If you have a fractional share you get only that fraction of the House funding (and that's true for the extras as well, so a full-share executive makes twice as much as a half-share executive would in the same position).
If you have anything more than a half share you can vote in House elections for the Board of Directors and to choose the House's representatives to the Council of Houses. Again, fractions of a share mean fractions of a vote.
I don't know what it's called, but have the rifts made it into hexarchate history? (like would Mikodez remember/know about responses to the rifts in the past)
[Let's say there are fragmentary and ambiguous references to things that might be the rifts that suggest, in Mikodez's time/line, that there was a great inter-faction war necessary to close them. He wouldn't have had the security clearance for a lot of detail, though.]
I don't know if I should have assumed that all the faction animals are mythical. Uh. Or Mikodez was lying to Alaric/the air? But if they only achieved mothdrives three hundred years /after/ the hexarchate's founding, that suggests the Nirai emblem isn't a reference to the starship propelling moths. (...Although Kujen could have revamped the logos.)
Also, after thinking about numerical slang some more, that's probably verboten by Mikodez's time, and possibly even by year 361. I don't really know how to conceptualize a society where numbers are freighted with every kind of restriction.

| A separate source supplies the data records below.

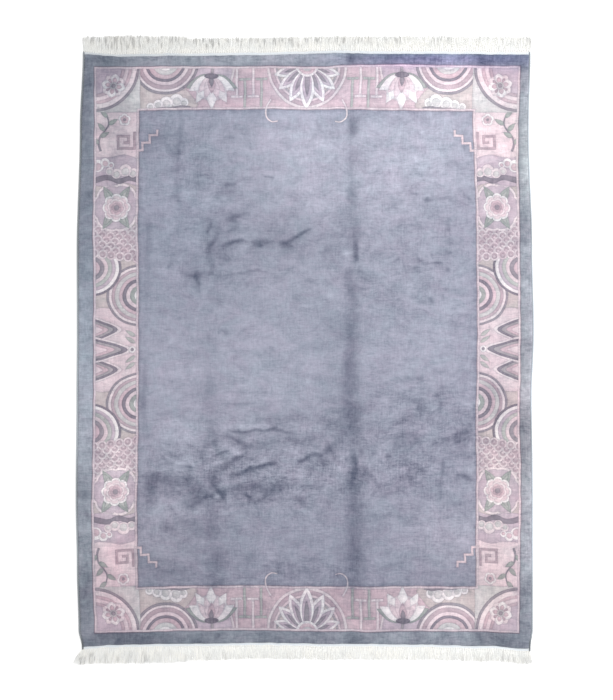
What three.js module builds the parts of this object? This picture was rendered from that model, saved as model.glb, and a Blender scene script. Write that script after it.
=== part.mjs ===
// A hand-knotted wool rug with a fringed end on each side, lying flat with its pile up.
// Millimetres, +Z up, +X across the rug, +Y towards its far fringe. The origin is on the
// floor under the middle of the rug.
import * as THREE from "three";
import {
  mergeGeometries,
  mergeVertices,
} from "three/addons/utils/BufferGeometryUtils.js";

// Sizes of the whole rug
const RUG_WIDTH = 2332; // over both selvedges, where the rug is widest
const PILE_LENGTH = 3000; // from the first row of knots to the last
const PILE_TOP = 12; // from the floor to the tips of the pile
const FOUNDATION = 3; // warp and weft under the pile, and the flat-woven ends
const CLEAR = 0.3; // between neighbouring pieces

// Flat-woven ends, selvedges and fringes
const WOVEN_END = 14; // flat-woven band between the pile and the fringe
const SELVEDGE_RADIUS = 4.5;
const SELVEDGE_SIDES = 8;
const SELVEDGE_TIP = 0.7; // share of its radius that is left at the ends of a selvedge
const KNOT_ROW = 9; // the row of knots that the fringe hangs from
const KNOT_HEIGHT = 4.5;
const TIP_HEIGHT = 2.5;
const TASSELS = 98; // along each end
const TASSEL_ROOT = 0.68; // width of a tassel at its knot, as a share of the pitch
const TASSEL_TIP = 0.5;
const TASSEL_SWAY = 6; // furthest that a tip lies to one side of its neighbours' lean
const TASSEL_UNEVEN = 4; // furthest that a tip falls short or runs past its neighbours

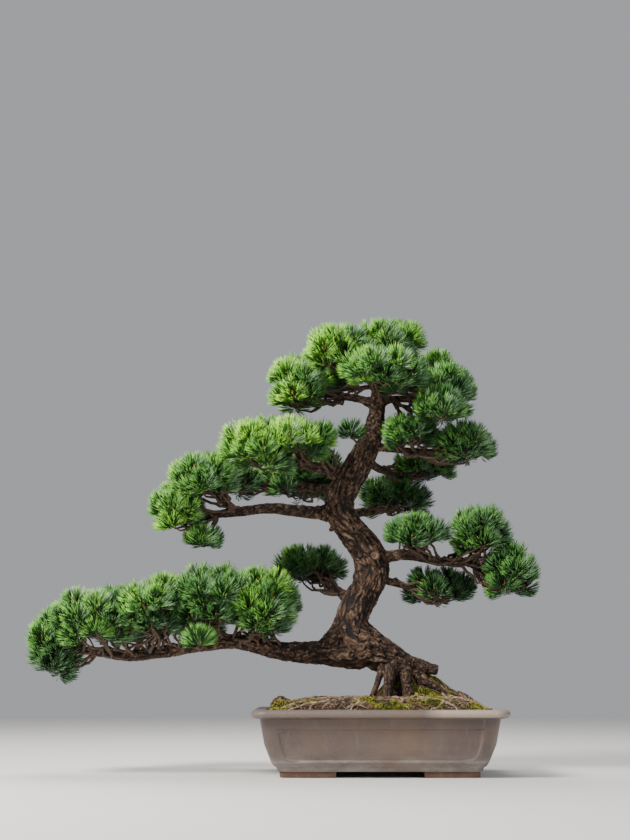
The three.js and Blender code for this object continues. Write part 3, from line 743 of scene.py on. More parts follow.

The Nirai faction emblem used to be something else before the mothdrive's invention/discovery. I'd have to dig in the manuscript of Revenant Gun for it but it was like a ringed planet or something. I'll get back to you in a bit?
Also, the numerological aspect is ridiculous. Think about companies and release dates--everything has to be scheduled around the high calendar, which is often not great from a business/economic standpoint.